Western Province fast bowler Siyabulela Plaatjie set aside his disappointment of not making the SA team for the ICC U19 World Cup by playing a match-winning role in Western Province’s first win against Gauteng at the Khaya Majola schools tournament since Potchefstroom in 2012, writes Shawn Belluigi.
When he wasn’t picked he was disappointed and looked for guidance from his mentor at Western Province Cricket, Graham October.
Graham told him that he had two options, the first was to feel sorry for himself and to curl up in bed and cry and the second was to go to the Khaya Majola Week and play the best cricket he can play.
Graham left the decision to Siya because it’s one of his policies to let the boys in his care make their own decisions.
“Graham is like a father figure to me and he always points me in the right direction, being left out of the World Cup side is a real disappointment,” said Siya.
“He explained my options and I chose to focus on my game and to make sure that I do well and, hopefully, make the SA Schools team.”
His earlier performances at the Khaya Majola Week had not been up to his high standards until he faced Gauteng in the traditional Clash of the Titans at the tournament.
Western Province had not beaten Gauteng at the Khaya Majola Week since the ‘main game’ of 2012. Since then they have lost five finals against Gauteng and it was looking as if they were going to lose again at Michaelhouse on Thursday, until Siya bowled an inspired spell that broke the back of the Gauteng run chase.
Siya has always been a fighter, he comes from a very poor single-parent family in Langa, Cape Town, where his mother tries her very best to give him the opportunities that most boys in that area are not able to get.
Through his cricketing ability, Siya created his own opportunities and was spotted at an early age by Western Province Cricket.
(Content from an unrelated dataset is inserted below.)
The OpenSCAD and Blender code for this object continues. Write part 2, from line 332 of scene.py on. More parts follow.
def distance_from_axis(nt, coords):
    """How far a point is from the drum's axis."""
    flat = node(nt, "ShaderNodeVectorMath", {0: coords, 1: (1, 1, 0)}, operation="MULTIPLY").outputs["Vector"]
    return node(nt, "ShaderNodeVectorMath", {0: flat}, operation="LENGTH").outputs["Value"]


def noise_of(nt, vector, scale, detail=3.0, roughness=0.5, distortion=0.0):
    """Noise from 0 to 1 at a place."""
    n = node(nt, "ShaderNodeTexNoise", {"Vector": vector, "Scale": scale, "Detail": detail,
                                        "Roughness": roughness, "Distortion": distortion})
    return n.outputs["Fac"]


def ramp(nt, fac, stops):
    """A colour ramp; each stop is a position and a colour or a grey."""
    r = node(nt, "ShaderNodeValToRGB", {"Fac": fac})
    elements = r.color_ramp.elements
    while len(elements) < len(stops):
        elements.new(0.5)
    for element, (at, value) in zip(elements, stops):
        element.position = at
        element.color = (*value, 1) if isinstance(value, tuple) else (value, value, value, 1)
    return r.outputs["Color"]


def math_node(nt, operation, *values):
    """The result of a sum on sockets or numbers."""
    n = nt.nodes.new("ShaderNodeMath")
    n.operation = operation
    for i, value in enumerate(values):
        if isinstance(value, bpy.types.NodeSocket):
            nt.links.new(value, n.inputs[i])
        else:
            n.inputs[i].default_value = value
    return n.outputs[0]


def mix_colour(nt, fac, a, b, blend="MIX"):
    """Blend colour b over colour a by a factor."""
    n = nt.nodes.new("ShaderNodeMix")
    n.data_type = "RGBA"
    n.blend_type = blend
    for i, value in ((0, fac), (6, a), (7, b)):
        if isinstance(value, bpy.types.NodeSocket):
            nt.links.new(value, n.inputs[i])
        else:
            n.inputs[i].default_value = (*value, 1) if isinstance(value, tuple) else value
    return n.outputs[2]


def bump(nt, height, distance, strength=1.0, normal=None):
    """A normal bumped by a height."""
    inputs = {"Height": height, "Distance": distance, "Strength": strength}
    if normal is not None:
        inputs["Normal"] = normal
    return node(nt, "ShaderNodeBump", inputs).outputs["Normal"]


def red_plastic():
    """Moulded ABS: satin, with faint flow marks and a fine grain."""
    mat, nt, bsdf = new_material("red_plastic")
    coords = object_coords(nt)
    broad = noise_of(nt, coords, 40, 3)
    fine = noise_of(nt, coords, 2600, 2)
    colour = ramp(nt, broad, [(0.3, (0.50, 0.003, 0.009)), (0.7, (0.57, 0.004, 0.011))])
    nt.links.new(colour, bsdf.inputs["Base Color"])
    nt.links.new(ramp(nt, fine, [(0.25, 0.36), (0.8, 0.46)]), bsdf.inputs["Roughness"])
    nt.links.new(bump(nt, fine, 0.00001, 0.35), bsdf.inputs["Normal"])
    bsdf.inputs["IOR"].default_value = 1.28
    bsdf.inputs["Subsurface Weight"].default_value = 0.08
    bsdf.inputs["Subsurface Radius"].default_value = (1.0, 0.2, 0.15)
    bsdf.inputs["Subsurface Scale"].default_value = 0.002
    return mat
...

He has had many mentors at the union including the current Gauteng coach Siyabonga Sibiya who, even though his team lost to Western Province, was one of the first people to congratulate him for his brilliant effort. He was clearly emotional because he knew what Siya had been through to get this far in life.
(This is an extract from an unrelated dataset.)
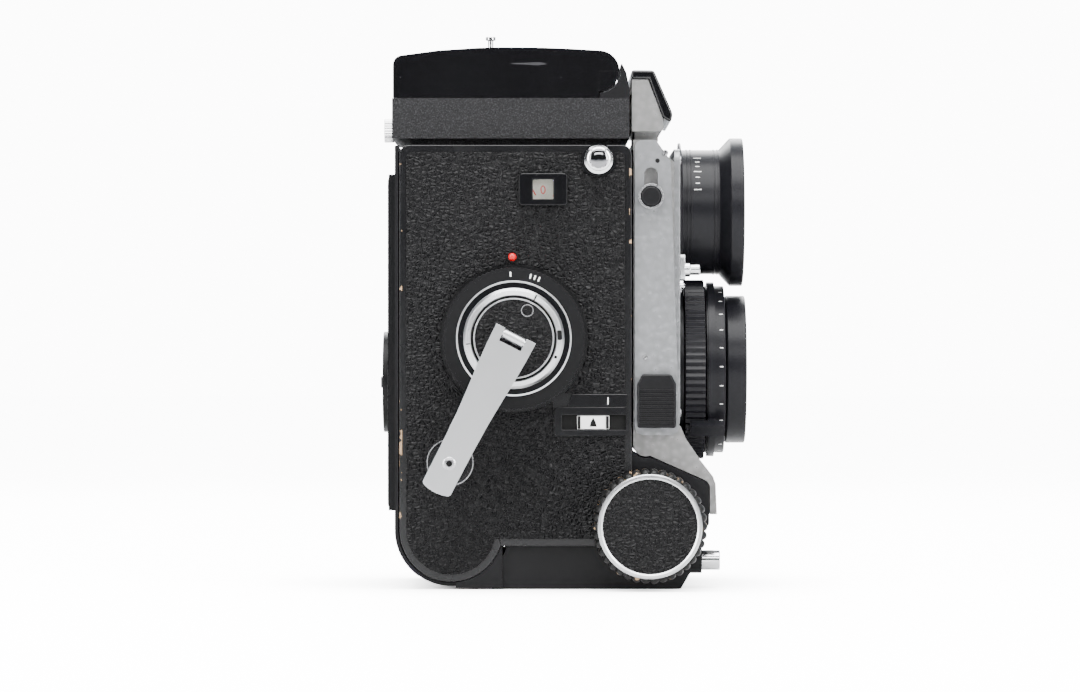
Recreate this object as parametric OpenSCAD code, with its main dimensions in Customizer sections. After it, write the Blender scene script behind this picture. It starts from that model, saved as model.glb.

Graham October was the most emotional. He ran up to embrace the boy that he knows so well and brought tears to the eyes of many of the spectators on the field.
“Coach Graham helps me out emotionally, financially and with my cricket. It is awesome to have someone like him in my life, along with the other mentors at Western Province cricket who help me,” said Siya.
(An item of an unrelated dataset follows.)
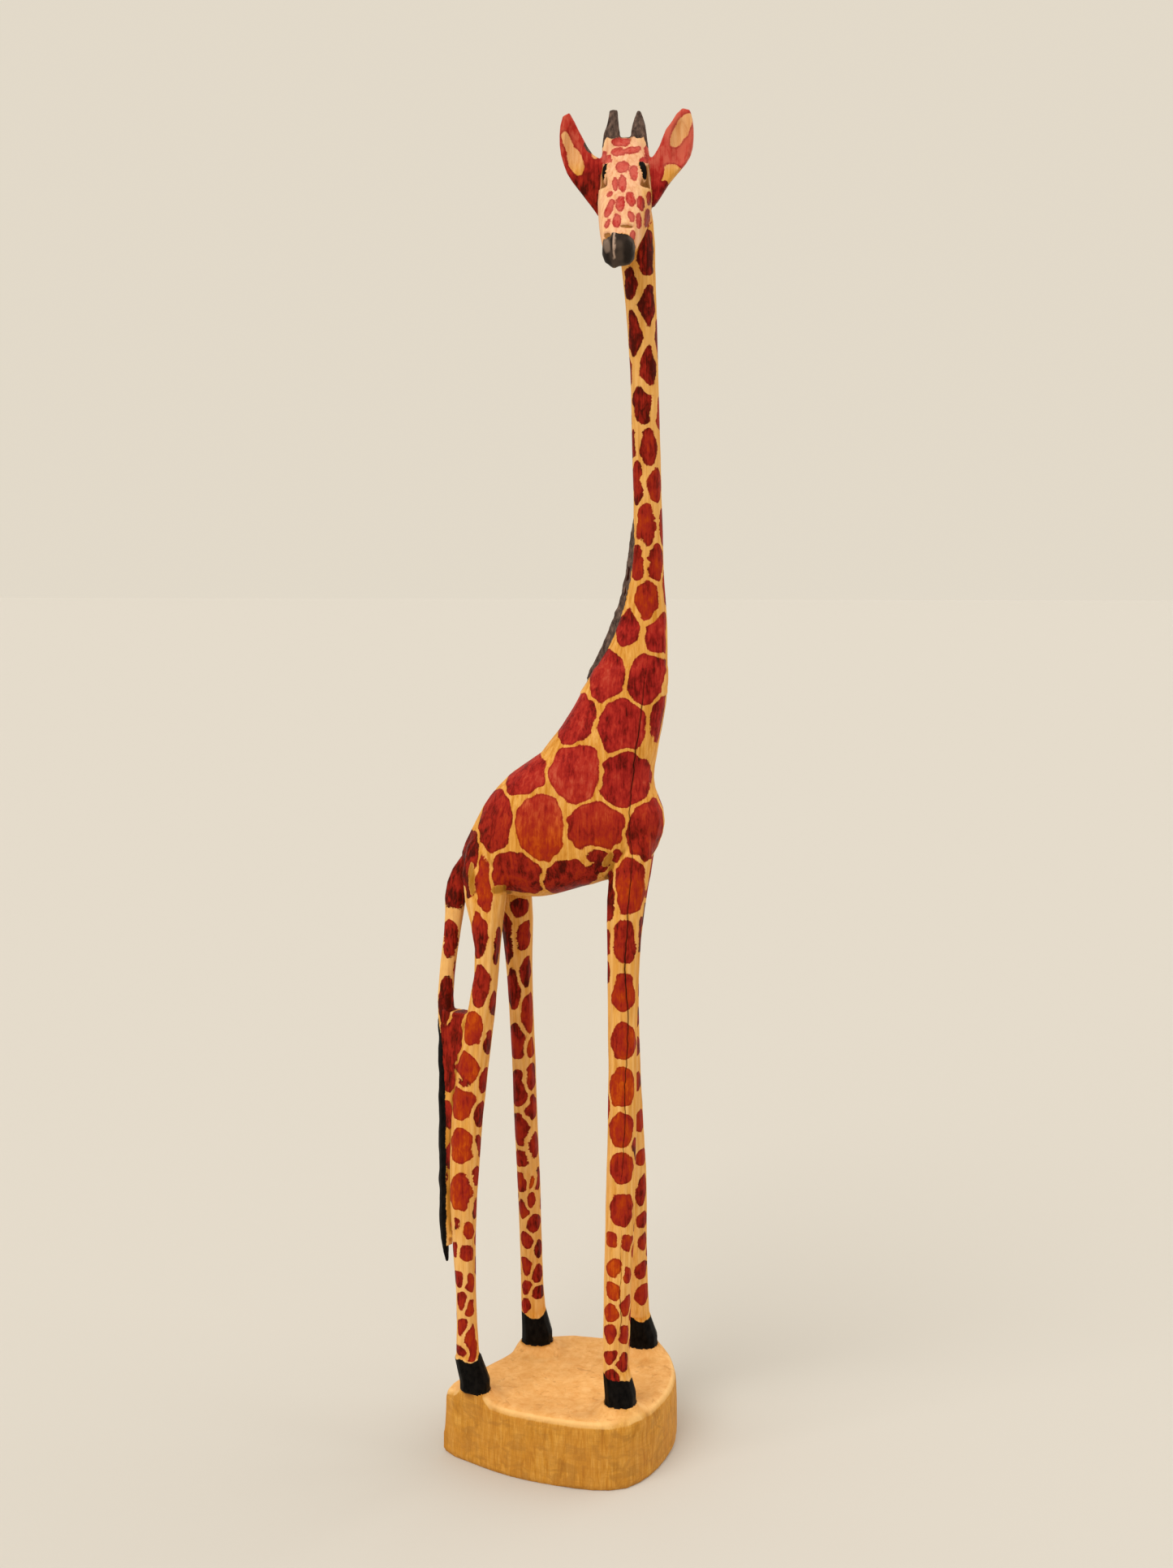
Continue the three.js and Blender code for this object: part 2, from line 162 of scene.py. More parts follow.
def hull_mesh(name, corners):
    """The convex mesh of triangles round corners in millimetres."""
    work = bmesh.new()
    for corner in np.asarray(corners, float) * MM:
        work.verts.new(corner)
    bmesh.ops.convex_hull(work, input=work.verts)
    mesh = bpy.data.meshes.new(name)
    work.to_mesh(mesh)
    work.free()
    return mesh


def new_object(name, mesh):
    made = bpy.data.objects.new(name, mesh)
    bpy.context.scene.collection.objects.link(made)
    return made


def mesh_arrays(mesh, rows, corners):
    """Points in millimetres, and the corners of rows, the mesh's polygons or loop_triangles."""
    points = np.empty(len(mesh.vertices) * 3)
    mesh.vertices.foreach_get("co", points)
    faces = np.empty(len(rows) * corners, int)
    rows.foreach_get("vertices", faces)
    return points.reshape(-1, 3) / MM, faces.reshape(-1, corners)


def triangle_arrays(mesh):
    mesh.calc_loop_triangles()
    return mesh_arrays(mesh, mesh.loop_triangles, 3)


def add_modifier(made, kind, **settings):
    modifier = made.modifiers.new(kind.lower(), kind)
    for key, value in settings.items():
        setattr(modifier, key, value)


def modified(made):
    """The object's mesh after its modifiers."""
    graph = bpy.context.evaluated_depsgraph_get()
    return bpy.data.meshes.new_from_object(made.evaluated_get(graph))


# -------- head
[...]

Siya is at Wynberg Boys’ High on a bursary, supported by the Western Province Cricket Union and he is part of a truly South African Western Province team in which privileged kids from schools like Bishops can play as equals with a boy like himself, from Langa and they can be friends.
It’s a story is that Khaya Majola would have loved and a testament to his vision for the tournament that has been named after him.